TIFF Report: CHRYSALIS Review

Founder and Editor; Toronto, Canada (@AnarchistTodd)
TIFF Report:  CHRYSALIS Review

Start counting the days until freshman director Julien Leclercq turns up at the helm of a big budget Hollywood action picture. Having just put his name to one of the most striking, distinctive and technical accomplished debut films of recent memory with Chrysalis it is a certainty that men with deep pockets will be calling soon, assuming that he’s not already wading through offers. Leclercq’s debut is an icily precise, coldly beautiful vision of an all-too plausible near future scenario. Seldom has a future world seemed so real on screen.
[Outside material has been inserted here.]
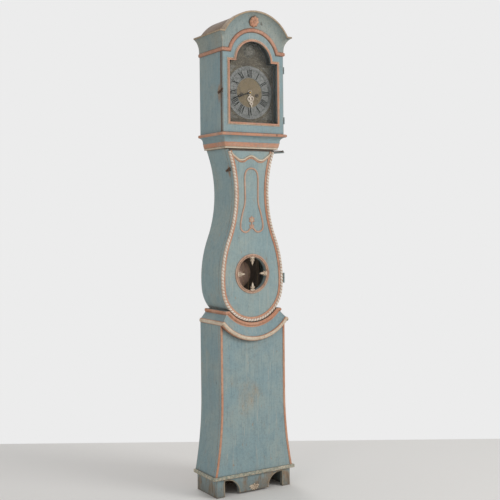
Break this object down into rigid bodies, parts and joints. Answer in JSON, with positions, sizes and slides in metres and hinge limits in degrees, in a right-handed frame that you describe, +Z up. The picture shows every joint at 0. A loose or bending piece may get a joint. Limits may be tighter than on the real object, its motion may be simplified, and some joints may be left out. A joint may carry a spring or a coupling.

Albert Dupontel is David Hoffman, a classic hard boiled anti-hero. Hoffman is the classic hard assed cop, prone to violence, unspeaking and unfeeling towards all, particularly since his wife and partner was stabbed to death before his eyes by wanted criminal Dimitri Nicolov. Nicolov is in the business of smuggling people, a disturbing number of whom tend to turn up dead with strange scars around their eyes and their synapses fried. Nicolov remains on the loose since slaying Hoffman’s wife and it is only the thought of bringing him down that keeps the cop going.

Running in parallel to Hofman’s story is that of Manon, a teenaged girl run down in a brutal car wreck. Fortunately Manon’s mother is a leading surgeon engaged in experimental treatments but her recovery process has been long and difficult, leaving her confined to her mother’s clinic for weeks on end and subjected to a battery of bewildering tests. That these two worlds – the human smuggling and the medical research – will meet is obvious enough but how and why is the question.

Chrysalis is simply a visual marvel. Leclercq has a stunning eye for composition and the wisdom to surround himself with gifted collaborators. The cinematography is stunning, the production design even more so. While a good deal of visual effects are employed they are actually far less common than it may first seem thanks to Leclercq having the good sense to accomplish his future vision dominantly through physical sets and rich production design with the digital touches largely reserved for the insertion of future buildings into the real Paris skyline and for the hologramatic surgery effects.

And Leclercq’s smart hires are just as obvious in front of the camera. Dupontel is a monstrously talented actor, perfectly cast here, as are the key female roles (Estelle Lefébure, Marie Guillard, Marthe Keller, Mélanie Thierry). Also filling a key role is acclaimed stunt and martial arts choreographer Alain Figlarz – known for work on the Bourne films and Brotherhood of the Wolf - who fills the villain’s shoes admirably while also choreographing a series of punishing combat sequences between himself and a buffed up Dupontel.

A film that manages to strike a deft balance between popcorn and artistic depth, Chrysalis manages to deftly balance popcorn and arthouse sensibilities. The ideas that drive it are rich and compelling ones of basic human identity, the performances and characters uniformly strong, the action sequences powerfully visceral. The film is a true sci-fi noir, a rarity these days, and one that – with the exception of one major jump in the plot needed to get the story to its end in decent time – shows no indications whatsoever of any first time jitters from Leclercq. Following the extreme disappointment of Enki Bilal’s high concept sci-fi Immortel Leclercq has arrived to show that not only can the French do this, but they can do it with the best of them.